In the thin crowd under the plinth, I heard people ask much the same thing. Is this art? Or, to put it another way, this isn’t art, is it? It’s the wrong question. The right question is, why does it matter to you? And that, in part, is what One and Other addresses. I should disclose here that Antony and his wife Vicken and I were all at college together. Well, not “together” as such, but at the same time. And I think he is intensely clever, and talented, though not quite as clever and talented as he thinks he is. I also think that what he does is beautiful and profound, and memorable, which is the triple, the trinity, of creativity.
This project seems to be a natural extension of one of his first works, Field. What is depressing about the art question is that art itself has been answering it for more than 120 years. It has been modern art’s primary concern, and for people who have Andy Warhol prints in their loos to still be asking, “Is it art?”, as if that were an intelligent question, is immensely depressing. You just haven’t been concentrating, have you?
The day after the plinth performance began, the memorial for the 7/7 bomb victims was inaugurated. No smug young TV reporter or watching banker asked, “Is this art?”, but it plainly fulfils all the criteria. It was made by an artist, it’s unique, it has an aesthetic, and no practical application, and it looks very like a lot of other things that are art, but it’s a memorial, and therefore excused art. But if it were deconsecrated, if its memorial duties were taken elsewhere, would it then become art, and would it be worse as art than as a memorial? Look at Trafalgar Square, at the other creations here. No one asks if Nelson is art, but if someone put a gorilla suit on him they would.
“Is it art?” is a question asked by the culturally insecure, those who need to know that the bag they carry their opinions and prejudices in is a real Louis Vuitton. Here is a simple rule: art isn’t anything. The purpose of art isn’t to be art; it’s to move, to be inspiring, depressing, exciting, to manipulate, to realise feelings and thoughts that are too subtle and deep to put names to. It could also make you laugh, comfort you, distress you and give you a stiffy.
On the other hand, the purpose of wallpaper is to paper walls. Don’t mistake craft for art. Art may use craft, but that’s not what makes it art. The proof of art is the same as the proof of pudding: it’s in the consumption. You’ve got to feel it to know it. And if you want to know if something is art, look at the way other people feel it. We view art differently from the way we look at anything else. There are four sorts of art: good art and bad art, successful art and unsuccessful art. Successful art is not necessarily good art, and unsuccessful is not necessarily bad.
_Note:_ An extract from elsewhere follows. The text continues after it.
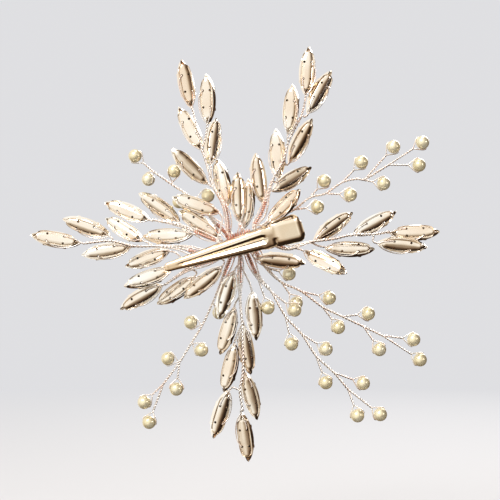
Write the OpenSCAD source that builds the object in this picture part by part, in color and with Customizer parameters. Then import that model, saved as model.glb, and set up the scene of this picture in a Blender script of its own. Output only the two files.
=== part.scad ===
// Bridal hair clip: eleven wired sprigs of navette stones and pearls tied to a sprung two-jaw clip.
// Frame: X to the right and Z up in the plane of the ornament, Y through it. The clip is on the -Y
// side and the stones show their faces to +Y. The origin is where the closed jaws grip the hair.

/* [Clip] */
// Angle of the clip's length above X, in degrees
clip_angle = 17; // [10:1:20]
// Roll of the clip about its own length, in degrees
clip_roll = 8; // [4:1:10]
// Distance from the origin to the tip of the jaws
tip_reach = 22.5; // [22:0.5:25]
// Distance from the origin to the pivot pin
pivot_reach = 7.5; // [7:0.5:8]
// Length of each thumb pad past its bend
pad_len = 9; // [8:0.5:9]
// Half of the width of a thumb pad
pad_half = 3.5; // [3.2:0.1:3.6]
// Angle at which each thumb pad bends away, in degrees
pad_angle = 25; // [20:1:26]
// Thickness of the clip's sheet metal
sheet = 0.5; // [0.4:0.05:0.6]
// Radius of the pivot pin
pin_r = 0.75; // [0.6:0.05:0.8]

/* [Stones] */
// Length of a navette setting
stone_len = 15; // [14:0.5:15.5]
// Width of a navette setting at its rim
stone_wid = 5; // [4.5:0.1:5.2]
// Depth of a setting's cup
cup_depth = 1.9; // [1.7:0.1:2.1]
// Width of the flat strip at the back of a setting
strip_wid = 2.8; // [2.4:0.1:3]

/* [Pearls] */
// Radius of a pearl
pearl_r = 2; // [1.8:0.1:2.1]

/* [Wires] */
// Radius of a sprig's twisted main stem
stem_r = 0.45; // [0.35:0.05:0.5]
// Radius of the twisted stalk of one stone or pearl
stalk_r = 0.3; // [0.25:0.05:0.35]
// Radius of the single wire that is looped round a pearl
loop_r = 0.2; // [0.15:0.05:0.22]

/* [Hidden] */
gap = 0.05;
// How far a stalk starts inside its stem
root = 0.2;

rose = [0.80, 0.60, 0.53];
copper = [0.72, 0.42, 0.33];
cream = [0.93, 0.87, 0.80];
crystal = [0.86, 0.80, 0.74];

// ---- Sprigs ----
// A stem is [x, y, z] points from its outer end to the bundle, chosen by hand.
// A stone is [stem point, x, y, z of its inner end, heading, rise, roll]: the heading is counted
// from X towards Z, the rise lifts its tip to +Y, and the roll turns it about its own length.
left_low_line = [[-47, 6, 0.3], [-39, 5.6, 1], [-32, 5.2, -0.5], [-26, 5, -0.5], [-19, 4.8, -1],
    [-13, 4.8, -2.4], [-8.6, 4.8, -1.9]];
left_low = [
    [0, -48, 6.5, 0.5, 170, 0, 10], [1, -39.5, 6, 2.5, 161, 5, -15],
    [2, -33, 6.4, -0.8, 189, 0, 0], [3, -30, 6.2, 1.6, 150, 26, 10]];

left_high_line = [[-27, 8.8, 7.4], [-18.5, 8.4, 5.5], [-11, 7.4, 2.4], [-7.6, 5.8, 1.2]];
left_high = [
    [0, -28, 9.4, 7.4, 159, 10, 0], [1, -19.2, 9.2, 6.5, 145, 5, -20],
    [2, -14.8, 7.8, 3.2, 182, 0, 15], [3, -6.8, 8, 1.8, 147, 4, -10],
    [3, -6.9, 7.6, 9.5, 161, 2, 10]];

lower_left_line = [[-23, 5.9, -11.9], [-15.5, 5.4, -7], [-9, 5, -4.8], [-7, 5, -3.8]];
lower_left = [
    [1, -22, 8.6, -1.8, 200, 14, 0], [1, -20.8, 5.2, -7, 199, -10, 15],
    [0, -23.8, 6, -12.2, 210, 10, -10], [1, -14.3, 9, -9.5, 215, 14, 15],
    [3, -6, 5.8, -6.4, 220, 0, 0]];

top_left_line = [[-12, 7, 28], [-10, 6.4, 21.5], [-9, 6, 17.5], [-5.5, 5.6, 11.5], [-4.4, 5.4, 7],
    [-4.2, 5, 3.8]];
top_left = [
    [0, -15, 7.5, 40.5, 102, 4, 10], [0, -10.5, 7, 35.5, 92, 0, -10],
    [1, -12.3, 7, 28, 118, 8, 0], [2, -9.3, 7.6, 23.8, 83, 16, 20],
    [2, -10.2, 6, 17.8, 135, -6, 10], [3, -4.9, 6.2, 11.5, 103, 12, -15]];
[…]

The woman in orange shouts at us groundlings. She is here to draw attention to female genital mutilation. Aha, of course: the big knickers. She pulls on a T-shirt that says “Mali”, and shouts: “This is for the 3m women who will be cut this year in Mali.” She takes out a curved pruning knife and, with a symbolic flick of the wrist, beheads a rose and flings the petals into the wind. Whether the girls of Mali would think a rose petal a good swap for labia and clitoris, no one asks. She then takes off her T-shirt and shouts: “Who would like Mali? And throws it to a fat American in a baseball hat, who gives it to his wife.